## Supplied material

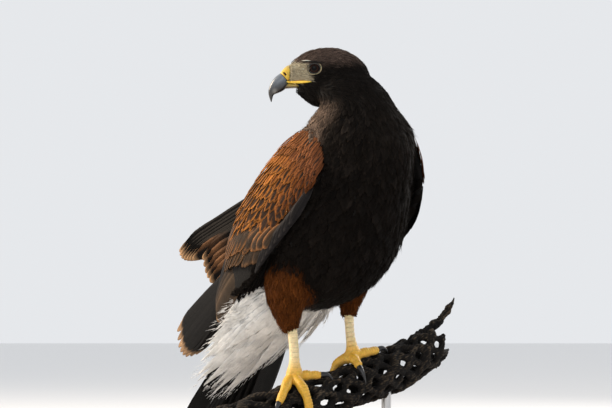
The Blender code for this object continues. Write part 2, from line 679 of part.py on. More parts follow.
def make_wing(name, hand, secondary_tips, secondary_roots):
    """Folded wing: core, coverts, secondaries and primaries."""
    pieces = [wing_core(hand)]
    pieces += flight_row(hand, PRIMARY_TIPS, PRIMARY_ROOTS, PRIMARIES, PRIMARY_WIDTH, -1.7, 4.0)
    pieces += flight_row(hand, LOWER_TIPS, LOWER_ROOTS, LOWER_FEATHERS, LOWER_WIDTH, 0.4, 5.0)
    pieces += flight_row(hand, secondary_tips, secondary_roots, SECONDARIES, SECONDARY_WIDTH, 0.4, 9.0,
                         SECONDARY_ROLL)
    pieces += covert_row(hand, GREATER_COVERT_TIPS, GREATER_COVERT_ROOTS, GREATER_COVERTS,
                         GREATER_COVERT_WIDTH, 2.6)
    pieces += covert_row(hand, EDGE_COVERT_TIPS[hand], EDGE_COVERT_ROOTS[hand], EDGE_COVERTS,
                         EDGE_COVERT_WIDTH, 2.4)
    return fuse(name, pieces)


# ---------------------------------------------------------------- tail and its coverts
def tail_point(back, side, dorsal=0.0):
    """Point at a distance back from the tail's root, in the tail's plane, raised by dorsal."""
    along = TAIL_ROOT[0] - back * math.cos(math.atan(TAIL_SLOPE))
    return body_point(along, side, TAIL_ROOT[1] + back * math.sin(math.atan(TAIL_SLOPE)) + dorsal)


def make_tail():
    """Twelve tail feathers, the middle pair uppermost, fused at their root."""
    half_root, half_middle, half_tip = TAIL_HALF_WIDTHS
    root_path = [tail_point(back, 0.0, -3.0) for back in (-8, 10, 32, 52)]
    pieces = [tube("tail_root", root_path, [15, 18, 17, 9], 12, flatten=0.42, flat_way=DORSAL)]
    for index in range(TAIL_FEATHERS):
        place = (index - (TAIL_FEATHERS - 1) / 2) / ((TAIL_FEATHERS - 1) / 2)
        rank = abs(index - (TAIL_FEATHERS - 1) / 2) - 0.5
        drop = -TAIL_STEP * rank - (0.7 if place > 0 else 0.0)
        root = tail_point(4.0, half_root * place, -3.0 + drop * 0.3)
        bend = tail_point(TAIL_LENGTH * 0.5, (2 * half_middle - 0.5 * (half_root + half_tip)) * place, drop)
        tip = tail_point(TAIL_LENGTH - 2.0 * rank, half_tip * place, drop)
        pieces.append(vane(root, bend, tip, TAIL_FEATHER_WIDTH, DORSAL, 1.0))
    return fuse("tail", pieces)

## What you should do
Extract the lines above, from the first one through the one containing "return body_point(along, side, TAIL_ROOT[1]", and return only those, unchanged.

## Output of the task
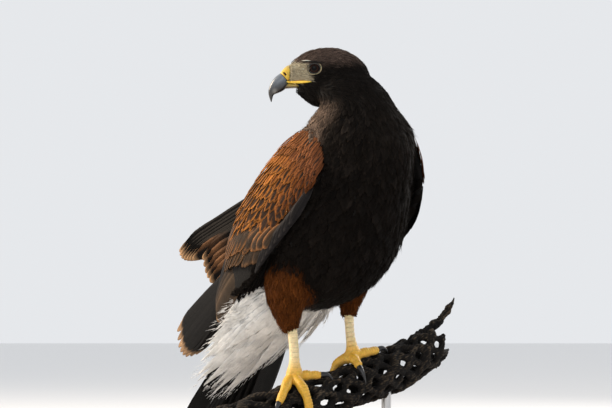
The Blender code for this object continues. Write part 2, from line 679 of part.py on. More parts follow.
def make_wing(name, hand, secondary_tips, secondary_roots):
    """Folded wing: core, coverts, secondaries and primaries."""
    pieces = [wing_core(hand)]
    pieces += flight_row(hand, PRIMARY_TIPS, PRIMARY_ROOTS, PRIMARIES, PRIMARY_WIDTH, -1.7, 4.0)
    pieces += flight_row(hand, LOWER_TIPS, LOWER_ROOTS, LOWER_FEATHERS, LOWER_WIDTH, 0.4, 5.0)
    pieces += flight_row(hand, secondary_tips, secondary_roots, SECONDARIES, SECONDARY_WIDTH, 0.4, 9.0,
                         SECONDARY_ROLL)
    pieces += covert_row(hand, GREATER_COVERT_TIPS, GREATER_COVERT_ROOTS, GREATER_COVERTS,
                         GREATER_COVERT_WIDTH, 2.6)
    pieces += covert_row(hand, EDGE_COVERT_TIPS[hand], EDGE_COVERT_ROOTS[hand], EDGE_COVERTS,
                         EDGE_COVERT_WIDTH, 2.4)
    return fuse(name, pieces)


# ---------------------------------------------------------------- tail and its coverts
def tail_point(back, side, dorsal=0.0):
    """Point at a distance back from the tail's root, in the tail's plane, raised by dorsal."""
    along = TAIL_ROOT[0] - back * math.cos(math.atan(TAIL_SLOPE))
    return body_point(along, side, TAIL_ROOT[1] + back * math.sin(math.atan(TAIL_SLOPE)) + dorsal)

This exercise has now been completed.